The neatness of these changes in position is almost disturbing. It suggests that advocacy for civil liberties is a zero-sum game: there's only so much libertarianism to be had at any given historical moment, there's a ceiling on Americans' ability to believe that the right to privacy is paramount. Indeed, as you might suspect from the numbers above, polling among all Americans on the balance of national security to privacy has neatly flipped as well. The percentage of voters that worry that the US will go "too far" in violating privacy rights in pursuit of terrorists versus "not going far enough" is now 56% percent versus 36%. In 2001, after the 9/11 attacks, it was 31% versus 55%.

It's these numbers, rather than the occupant of the White House, that explains Democrats' reluctance to move very aggressively in championing personal privacy – or, at least, it explains the difficulty in creating a lasting coalition around it. If at best, you will only get half the country to agree with you – and what's more, different phrasing of the question or current events context shows inherent wobbliness on the issue – what politician will stick out his (or her) neck over it?

Already, the roster of 2016 presidential candidates illustrates the ambivalence of those who would like retain "electable" and "moderate" as part of their bio. While the skirmish between Chris Christie and Paul over terrorism and its prevention via surveillance got a lot of media attention this week, it's more helpful to look at the general trend among potential candidates. There, with candidates in both parties, the message on warrantless wiretaps and email surveillance is instructively equivocal – or, rather, clearly unclear… and the view gets more hazy, the greater the likelihood of the candidate.

Hillary Clinton, for instance, has done an elegant disappearing act with her views. She has gone from a vocal critic to silent beneficiary of the same programs. Once loud-mouthed Joe Biden has been just as mum.

On the right, Marco Rubio refuses to condemn the process, only saying: “It's a struggle to balance our deeply held convictions of privacy and freedoms and liberties with our need to provide for national security.”

Governor Bobby Jindal does the same kind of hand-wringing, saying only that the balance between promoting a smaller government and national security issues is a debate worth having.

Senator John Thune and former House member, now senator, Rob Portman speak with the same precise restraint. Former GOP vice presidential nominee Paul Ryan straddles the divide more obviously; he told reporters that the NSA practices were "creepy" but voted to continue funding them.

On the left, even Senator Elizabeth Warren – generally presumed about as far left as a mainstream candidate can go – has called simply, safely for "an informed discussion". Most of the governors in the running (and most of the named prospective candidates are governors) have been spared having to comment on the controversy at all.
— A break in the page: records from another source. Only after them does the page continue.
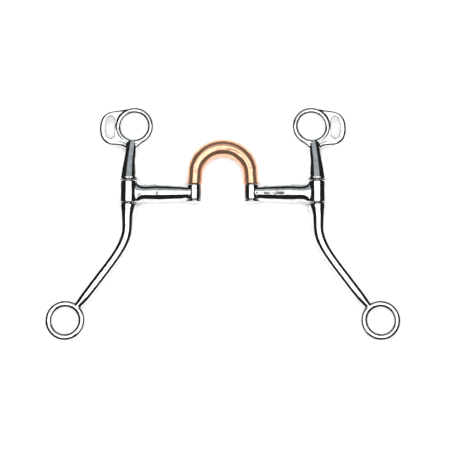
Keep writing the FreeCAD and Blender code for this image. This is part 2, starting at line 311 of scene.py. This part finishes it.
def polished_metal(name, bright, shade_and_haze_colour, shine, haze, wave_depth, wave_scale, line_stretch, metallic=1.0):
    """Polished metal with a darker colour painted into its hollows as painted shade, and a duller, rougher finish
    where the haze is thick; the hollows are rougher too.
    """
    metal = bpy.data.materials.new(name)
    metal.use_nodes = True
    nodes, links = metal.node_tree.nodes, metal.node_tree.links
    shader = nodes["Principled BSDF"]
    shader.inputs["Metallic"].default_value = metallic
    polish = nodes.new("ShaderNodeGroup")
    polish.node_tree = hand_polish
    polish.inputs["Wave Scale"].default_value = wave_scale
    polish.inputs["Line Stretch"].default_value = line_stretch
    bump = nodes.new("ShaderNodeBump")
    bump.inputs["Distance"].default_value = wave_depth
    shape = nodes.new("ShaderNodeNewGeometry")
    # Hollows, found from the mesh's pointiness, get the darker colour as painted shade, and a rougher finish.
    painted_hollow_shade = nodes.new("ShaderNodeMapRange")
    painted_hollow_shade.inputs["From Min"].default_value = 0.485
    painted_hollow_shade.inputs["From Max"].default_value = 0.44
    patch = nodes.new("ShaderNodeMapRange")
    patch.inputs["From Min"].default_value = 0.45
    patch.inputs["From Max"].default_value = 0.75
    # The darker colour and the rougher finish follow the stronger of two masks: the painted shade in hollows and
    # the real haze patches.
    shade_and_haze_mask = nodes.new("ShaderNodeMath")
    shade_and_haze_mask.operation = "MAXIMUM"
    tint = nodes.new("ShaderNodeMix")
    tint.data_type = "RGBA"
    tint.inputs["A"].default_value = (*bright, 1)
    tint.inputs["B"].default_value = (*shade_and_haze_colour, 1)
    rough = nodes.new("ShaderNodeMapRange")
    rough.inputs["To Min"].default_value = shine
    rough.inputs["To Max"].default_value = haze
    links.new(polish.outputs["Height"], bump.inputs["Height"])
    links.new(bump.outputs["Normal"], shader.inputs["Normal"])
    links.new(shape.outputs["Pointiness"], painted_hollow_shade.inputs["Value"])
    links.new(polish.outputs["Haze"], patch.inputs["Value"])
    links.new(painted_hollow_shade.outputs["Result"], shade_and_haze_mask.inputs[0])
    links.new(patch.outputs["Result"], shade_and_haze_mask.inputs[1])
    links.new(shade_and_haze_mask.outputs["Value"], tint.inputs["Factor"])
    links.new(tint.outputs["Result"], shader.inputs["Base Color"])
    links.new(shade_and_haze_mask.outputs["Value"], rough.inputs["Value"])
    links.new(rough.outputs["Result"], shader.inputs["Roughness"])
    return metal


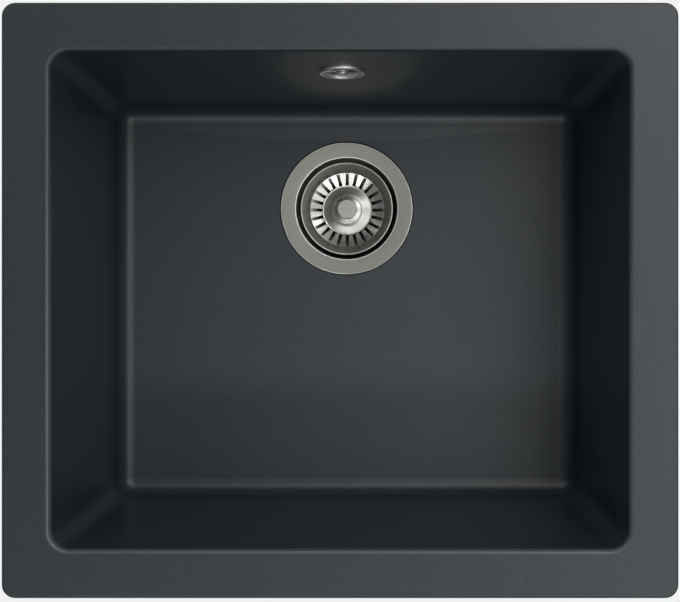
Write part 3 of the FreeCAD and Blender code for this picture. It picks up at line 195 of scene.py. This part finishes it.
def composite_finish():
    """Quartz composite: satin inside and on the rim, glossier with wear along the front and
    sides of the mouth, where a pale painted highlight is added, raw and matt on the hidden
    outside."""
    finish = Finish("quartz_composite")
    x, y, z = finish.split(finish.place)
    across = finish.maths("ABSOLUTE", x) - WALL_LEAN * z
    along = finish.maths("ABSOLUTE", y) - WALL_LEAN * z
    beyond = finish.maths("MAXIMUM", across - WALL_CORE_ACROSS, along - WALL_CORE_ALONG)
    outside = finish.maths("MAXIMUM", beyond, FLOOR_CORE - z)
    under_rim = finish.maths("LESS_THAN", z, RIM_CORE)
    hidden = finish.maths("GREATER_THAN", outside, 0) * under_rim
    grain = finish.cell_colours(finish.place, 1500)
    red, green, blue = finish.split(grain)
    fine = finish.noise(finish.place, 900, 3, 0.6)
    cloud = finish.noise(finish.place, 9, 3, 0.55)
    dark = finish.mix(fine, colour(38, 48, 54), colour(47, 57, 64))
    clouded = finish.mix(cloud * 0.35, dark, colour(43, 51, 56))
    light_grain = finish.maths("GREATER_THAN", red, 0.975)
    pale = finish.mix(light_grain * 0.3, clouded, colour(104, 110, 112))
    warm_grain = finish.maths("GREATER_THAN", green, 0.985)
    warm = finish.mix(warm_grain * 0.25, pale, colour(104, 84, 66))
    black_grain = finish.maths("GREATER_THAN", blue, 0.95)
    body = finish.mix(black_grain * 0.35, warm, colour(34, 37, 40))
    dusty = finish.mix(0.5 + 0.5 * fine, body, colour(84, 87, 88))
    body = finish.mix(hidden * 0.7, body, dusty)
    dimples = finish.noise(finish.place, 650, 4, 0.65)
    coarse = finish.noise(finish.place, 260, 4, 0.7)
    smooth = finish.bump(dimples, 0.000015, 0.5)
    raw = finish.bump(coarse * hidden, 0.0006, 0.8, after=smooth)
    # Band along the rounded mouth edge, strongest at the front and sides: less rough with wear,
    # and tinted paler as a painted highlight.
    above_foot = finish.maths("GREATER_THAN", z, MOUTH_EDGE_FOOT)
    edge = above_foot * finish.maths("LESS_THAN", z, MOUTH_EDGE_TOP)
    mouth = finish.maths("LESS_THAN", beyond, MOUTH_EDGE_REACH)
    towards_front = finish.maths("MINIMUM", finish.maths("MAXIMUM", 0.95 - 5.2 * y, 0), 1)
    wear_and_highlight = edge * mouth * towards_front
    # Paler colour on the mouth edge: painted highlight.
    body = finish.mix(wear_and_highlight * (0.45 + 0.4 * fine), body, colour(88, 95, 100))
    roughness = 0.36 + 0.06 * fine + 0.04 * cloud + 0.35 * hidden - 0.1 * wear_and_highlight
    return finish.shader(body, roughness, 0.0, raw, IOR=1.6)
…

I have a lot faith in Americans' inherent distaste for government intrusion into their lives. My theory of American civil rights has always been that we move forward, and sometime backward, to the exact degree that a majority of Americans can be convinced that the issue is fundamentally about being left alone to live one's life with minimum snooping or control from anyone. It's true for marriage equality, reproductive rights, providing a path to citizenship for illegal aliens, the tenacity of Second Amendment beliefs, and an argument can be made that the protection of voting rights can be manipulated to either side's advantage along these lines as well: we just don't like to see our fellow citizens hassled. (Conservatives show footage of Black Panthers at the polls, progressives harken back – not very far – the obstacles white legislators put in front of black voters.)

The problem with applying this theory to the right to private communication, virtual assembly, and expression is that we don't see the oppression very much. You cannot hold up a picture of someone being electronically spied on; even worse, you cannot illustrate the psychic damage and cowed sensibilities that come with the fear of being spied on. Undermining the cause further is that to champion civil liberties is, in a way, to champion inaction. Politicians cannot say, "I did this thing for you," they have to say, "I did not do this thing." Yes, to a certain slice of voters that is the exact message that propels them to the polls; a large majority of Americans what to see things happen.
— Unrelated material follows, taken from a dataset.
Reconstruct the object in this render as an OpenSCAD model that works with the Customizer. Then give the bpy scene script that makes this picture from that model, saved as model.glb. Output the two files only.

Yes, advocates can hold up examples of the police power run amok. I think this even works, a little. More Americans see Edward Snowden as a "whistleblower" than a criminal, for instance. But it takes an act of muscular imagination to transfer his experience to one's own.

Compare this to the visceral reaction one has to images of a terrorist attack. The immediate sense that "it could have been me". And as for how terrorist attacks engender the desire for protection – a very particular kind of action by authorities. And the heroics stances that politicians can make when they say that they have saved you!

It is cynical but true that one reason 2016 candidates have refrained from speaking too loudly on domestic spying is their understanding of this very dynamic. One bomb, one devastating video, one instance when our agencies can prove a near-miss and a denouncement of surveillance becomes a millstone and not a platform.

An attack could produce the desperate acceptance of a security state in an instant. But it is difficult to imagine the incidents that would spur momentum towards a broader movement for and understanding of the right to privacy. And if you can imagine America coming to that – whether it looks like 1984 or Singapore – well, by then it will be too late.